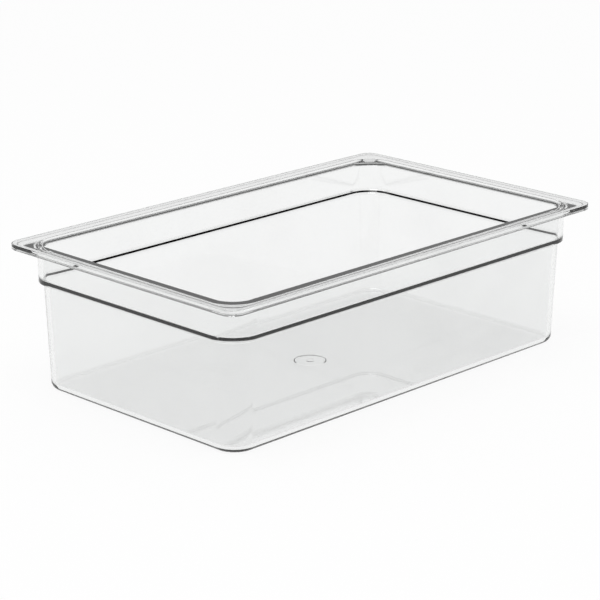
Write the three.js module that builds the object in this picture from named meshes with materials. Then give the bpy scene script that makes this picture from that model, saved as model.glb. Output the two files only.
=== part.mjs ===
// A clear full-size food pan: one moulding with a flat flange whose rim turns down, an upright
// band, a stacking shoulder, drafted walls and a filleted base.
// Millimetres, +Z up, origin under the middle of the base. X runs along the pan, Y across it.
import * as THREE from "three";

// Overall sizes, taken over the flange.
const LENGTH = 530;
const WIDTH = 325;
const HEIGHT = 152.4;

// Flange: its plate, the deeper rim that turns down along its edge, and its own, tighter, corners
// in plan, which tighten a little across the rim.
const FLANGE_PLATE = 4.5;
const FLANGE_CORNER_R = 15;
const RIM = 5.1;
const RIM_DRAFT = 0.5;
const RIM_DEPTH = 5.9;
const RIM_ROOT_R = 0.6;
const RIM_EDGE_R = 0.7;
const RIM_INNER = RIM + RIM_DRAFT;

// Upright band, from the flange down to the shoulder. Insets are measured in from the flange edge.
const BAND_INSET = 13;
const BAND_DRAFT = 0.6;
const BAND_CORNER_R = 31;
const BAND_WALL = 4.3;
const BAND_DEPTH = 39.3;
const MOUTH_R = 0.6;
const NECK_R = 5.9;

// Shoulder: the short ledge outside, and the sloping step inside, that a nested pan stands on.
const LEDGE = 4.7;
const LEDGE_DROP = 1.2;
const LEDGE_NOSE_R = 0.6;
const LEDGE_ROOT_R = 2.3;
const STEP_DRAFT = 0.2;
const STEP_TOP = 4.6;
const STEP_ROOT_R = 2.2;
const STEP_NOSE_R = 3.2;

// Lower walls and base. The plan corners tighten by less than the walls draw in.
const WALL = 3.7;
const WALL_DRAFT = 3.9;
const CORNER_TIGHTENING = 0.8;
const BASE = 3.8;
const BASE_OUTER_R = 7.5;
const BASE_INNER_R = 5.2;

// The round recess under the middle of the base, with the nub that the moulding gate leaves.
const GATE_R = 16;
const GATE_DEPTH = 1.2;
const GATE_FLARE = 1.2;
const NUB_R = 4;
const NUB_GAP = 0.4;

// How finely the curves are cut.
const CORNER_STEPS = 14;
const FILLET_STEP = Math.PI / 14;

const BAND_FOOT = HEIGHT - BAND_DEPTH;
const BAND_FOOT_INSET = BAND_INSET + BAND_DRAFT;
const WALL_TOP_INSET = BAND_FOOT_INSET + LEDGE;
const WALL_FOOT_INSET = WALL_TOP_INSET + WALL_DRAFT;

// One turn of the cross-section: how far in from the flange edge, how high, and the round it gets.
const turn = (inset, z, round = 0) => ({ at: new THREE.Vector2(inset, z), round });

// The outside of the section, from the flat of the base up to the top of the flange.
function outsideTurns() {
  return [
    turn(WALL_FOOT_INSET + BASE_OUTER_R + 1, 0),
    turn(WALL_FOOT_INSET, 0, BASE_OUTER_R),
    turn(WALL_TOP_INSET, BAND_FOOT - LEDGE_DROP, LEDGE_ROOT_R),
    turn(BAND_FOOT_INSET, BAND_FOOT, LEDGE_NOSE_R),
    turn(BAND_INSET, HEIGHT - FLANGE_PLATE, NECK_R),
    turn(RIM_INNER, HEIGHT - FLANGE_PLATE, RIM_ROOT_R),
    turn(RIM, HEIGHT - RIM_DEPTH, RIM_ROOT_R),
    turn(0, HEIGHT - RIM_DEPTH, RIM_EDGE_R),
    turn(0, HEIGHT, RIM_EDGE_R),
  ];
}

// The inside of the section, from the mouth down to the flat of the floor.
function insideTurns() {
  const floorInset = WALL_FOOT_INSET + WALL;
  return [
    turn(BAND_INSET + BAND_WALL, HEIGHT, MOUTH_R),
    turn(BAND_INSET + BAND_WALL + STEP_DRAFT, BAND_FOOT + STEP_TOP, STEP_ROOT_R),
    turn(WALL_TOP_INSET + WALL, BAND_FOOT, STEP_NOSE_R),
    turn(floorInset, BASE, BASE_INNER_R),
    turn(floorInset + BASE_INNER_R + 1, BASE),
  ];
}

// The points of an arc that rounds one turn, tangent to both of its sides.
function roundTurn(before, { at, round }, after) {
  const a = before.at.clone().sub(at).normalize();
  const b = after.at.clone().sub(at).normalize();
  const half = a.angleTo(b) / 2;
  const reach = round / Math.tan(half);
  const middle = a.clone().add(b).setLength(round / Math.sin(half)).add(at);
  const from = a.setLength(reach).add(at).sub(middle);
  const to = b.setLength(reach).add(at).sub(middle);
  const swing = Math.PI - 2 * half;
  const way = Math.sign(from.cross(to));
  const steps = Math.max(2, Math.ceil(swing / FILLET_STEP));
  const origin = new THREE.Vector2();
  return Array.from({ length: steps + 1 }, (_, i) =>
    from.clone().rotateAround(origin, (way * swing * i) / steps).add(middle),
  );
}

// The whole section as points, with every turn rounded.
function sectionPoints(turns) {
  return turns.flatMap((here, i) => {
    const isEnd = i === 0 || i === turns.length - 1;
    return isEnd || !here.round ? [here.at] : roundTurn(turns[i - 1], here, turns[i + 1]);
  });
}

// The plan corner radius at an inset: tight across the rim, then the band's, then tightening.
function cornerRadius(inset) {
  if (inset >= BAND_INSET) return BAND_CORNER_R - CORNER_TIGHTENING * (inset - BAND_INSET);
  if (inset <= RIM_INNER) return FLANGE_CORNER_R - CORNER_TIGHTENING * inset;
  const share = (inset - RIM_INNER) / (BAND_INSET - RIM_INNER);
  return THREE.MathUtils.lerp(FLANGE_CORNER_R - CORNER_TIGHTENING * RIM_INNER, BAND_CORNER_R, share);
}

// A level ring: a rectangle with round corners, run anticlockwise seen from above.
function ring(halfX, halfY, radius, z) {
  const corners = [
    [halfX - radius, halfY - radius],
    [radius - halfX, halfY - radius],
    [radius - halfX, radius - halfY],
    [halfX - radius, radius - halfY],
  ];
  return corners.flatMap(([x, y], quarter) =>
    Array.from({ length: CORNER_STEPS + 1 }, (_, i) => {
      const angle = (quarter + i / CORNER_STEPS) * (Math.PI / 2);
      return new THREE.Vector3(x + radius * Math.cos(angle), y + radius * Math.sin(angle), z);
    }),
  );
}

// The ring of the pan at one point of its section.
function panRing({ x: inset, y: z }) {
  return ring(LENGTH / 2 - inset, WIDTH / 2 - inset, cornerRadius(inset), z);
}

// The gate mark is round, so its ring is a rectangle that is all corner. Its seam points are kept
// a hair apart, which keeps every ring the same length.
function gateRing(radius, z) {
  const hair = 0.05;
  return ring(radius + hair, radius + hair, radius, z);
}

// A closed skin over a stack of rings, with a point in the middle of each end.
function skin(rings, startZ, endZ) {
  const count = rings[0].length;
  const points = [...rings.flat(), new THREE.Vector3(0, 0, startZ), new THREE.Vector3(0, 0, endZ)];
  const start = points.length - 2;
  const end = points.length - 1;
  const last = (rings.length - 1) * count;
  const index = [];
  for (let i = 0; i < count; i++) {
    const next = (i + 1) % count;
    index.push(start, next, i, end, last + i, last + next);
    for (let row = 0; row < last; row += count) {
      index.push(row + i, row + next, row + count + next);
      index.push(row + i, row + count + next, row + count + i);
    }
  }
  const geometry = new THREE.BufferGeometry().setFromPoints(points);
  geometry.setIndex(index);
  geometry.computeVertexNormals();
  return geometry;
}

function panGeometry() {
  const section = sectionPoints([...outsideTurns(), ...insideTurns()]);
  const gate = [
    gateRing(NUB_R, NUB_GAP),
    gateRing(NUB_R, GATE_DEPTH),
    gateRing(GATE_R, GATE_DEPTH),
    gateRing(GATE_R + GATE_FLARE, 0),
  ];
  return skin([...gate, ...section.map(panRing)], NUB_GAP, BASE);
}

const clear = new THREE.MeshStandardMaterial({
  color: 0xe6ebec,
  roughness: 0.06,
  metalness: 0,
  transparent: true,
  opacity: 0.35,
});

const pan = new THREE.Mesh(panGeometry(), clear);
pan.name = "pan";

const root = new THREE.Group();
root.name = "food_pan";
root.add(pan);

export default root;
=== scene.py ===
"""Looks for a clear full-size food pan: the moulding, its finish, and a plain pale studio."""

import logging
import math
from dataclasses import dataclass, field
from typing import Union

import bmesh
import bpy
from mathutils import Matrix, Vector


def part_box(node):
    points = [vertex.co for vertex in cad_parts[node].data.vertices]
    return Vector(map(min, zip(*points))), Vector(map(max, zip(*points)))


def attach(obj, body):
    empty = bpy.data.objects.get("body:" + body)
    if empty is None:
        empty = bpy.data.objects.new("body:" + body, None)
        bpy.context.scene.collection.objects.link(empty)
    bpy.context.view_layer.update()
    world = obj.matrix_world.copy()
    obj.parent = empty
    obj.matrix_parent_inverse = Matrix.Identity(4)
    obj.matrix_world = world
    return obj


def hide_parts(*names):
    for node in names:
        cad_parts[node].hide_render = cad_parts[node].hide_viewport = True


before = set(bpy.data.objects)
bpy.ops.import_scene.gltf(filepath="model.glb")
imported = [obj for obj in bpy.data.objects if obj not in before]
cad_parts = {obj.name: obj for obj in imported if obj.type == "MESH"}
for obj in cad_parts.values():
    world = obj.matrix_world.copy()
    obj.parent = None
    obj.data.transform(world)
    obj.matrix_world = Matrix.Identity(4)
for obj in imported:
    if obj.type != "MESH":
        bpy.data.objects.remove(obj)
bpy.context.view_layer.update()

MM = 0.001

Colour = tuple[float, float, float, float]
WHITE: Colour = (1, 1, 1, 1)

# Sockets of the Mix node in colour mode, whose names repeat between its modes.
MIX_COLOUR_A = 6
MIX_COLOUR_B = 7
MIX_COLOUR_RESULT = 2

log = logging.getLogger("food_pan")


# ---------------------------------------------------------------------------- shader helpers


class Socket:
    """A shader value that takes part in Python arithmetic by adding Math nodes."""

    def __init__(self, tree: "ShaderTree", output: bpy.types.NodeSocket) -> None:
        """Wraps one output.

        Args:
            tree: The tree that the output belongs to.
            output: The node output that carries the value.
        """
        self.tree = tree
        self.output = output

    def _math(self, operation: str, *operands: "Operand") -> "Socket":
        """Adds one Math node.

        Args:
            operation: The Math node's operation.
            *operands: Its inputs, in order.

        Returns:
            The node's result.
        """
        values = dict(enumerate(operands))
        return self.tree.value("ShaderNodeMath", {"operation": operation}, values)

    def __add__(self, other: "Operand") -> "Socket":
        """Adds."""
        return self._math("ADD", self, other)

    def __sub__(self, other: "Operand") -> "Socket":
        """Takes away."""
        return self._math("SUBTRACT", self, other)

    def __rsub__(self, other: "Operand") -> "Socket":
        """Takes this value from a number."""
        return self._math("SUBTRACT", other, self)

    def __mul__(self, other: "Operand") -> "Socket":
        """Multiplies."""
        return self._math("MULTIPLY", self, other)

    def larger(self, other: "Operand") -> "Socket":
        """Gives the larger of two values."""
        return self._math("MAXIMUM", self, other)

    def ramp(self, low: float, high: float) -> "Socket":
        """Rises smoothly from 0 to 1.

        Args:
            low: The value at which the result leaves 0.
            high: The value at which it reaches 1.

        Returns:
            The smooth step.
        """
        settings = {"interpolation_type": "SMOOTHSTEP"}
        values = {"Value": self, "From Min": low, "From Max": high}
        return self.tree.value("ShaderNodeMapRange", settings, values)


Operand = Union[Socket, bpy.types.NodeSocket, float, tuple]


class ShaderTree:
    """A node tree that is emptied and then filled node by node."""

    def __init__(self, tree: bpy.types.NodeTree) -> None:
        """Empties the tree.

        Args:
            tree: A material's or a world's node tree.
        """
        self.tree = tree
        tree.nodes.clear()

    def add(self, kind: str, settings: dict, values: dict) -> bpy.types.Node:
        """Adds a node, sets it up and fills its inputs.

        Args:
            kind: The node's type name.
            settings: Attributes, set before the inputs are.
            values: Inputs by name or index, each a number, a tuple, an output or a Socket.

        Returns:
            The new node.
        """
        node = self.tree.nodes.new(kind)
        for name, value in settings.items():
            setattr(node, name, value)
        for key, value in values.items():
            source = value.output if isinstance(value, Socket) else value
            if isinstance(source, bpy.types.NodeSocket):
                self.tree.links.new(source, node.inputs[key])
            else:
                node.inputs[key].default_value = source
        return node

    def value(self, kind: str, settings: dict, values: dict, output: Union[str, int] = 0) -> Socket:
        """Adds a node and hands back one of its outputs.

        Args:
            kind: The node's type name.
            settings: Attributes, set before the inputs are.
            values: Inputs by name or index.
            output: The output's name or index.

        Returns:
            That output, ready for arithmetic.
        """
        return Socket(self, self.add(kind, settings, values).outputs[output])


# ---------------------------------------------------------------------------- modelling helpers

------

* _WHAT TO WORK ON_: Gather each line of the listing that holds the string "None".

* _SOLUTION TO THE EXERCISE_:
    if empty is None:
        empty = bpy.data.objects.new("body:" + body, None)
    obj.parent = None
    def __init__(self, tree: "ShaderTree", output: bpy.types.NodeSocket) -> None:
    def __init__(self, tree: bpy.types.NodeTree) -> None:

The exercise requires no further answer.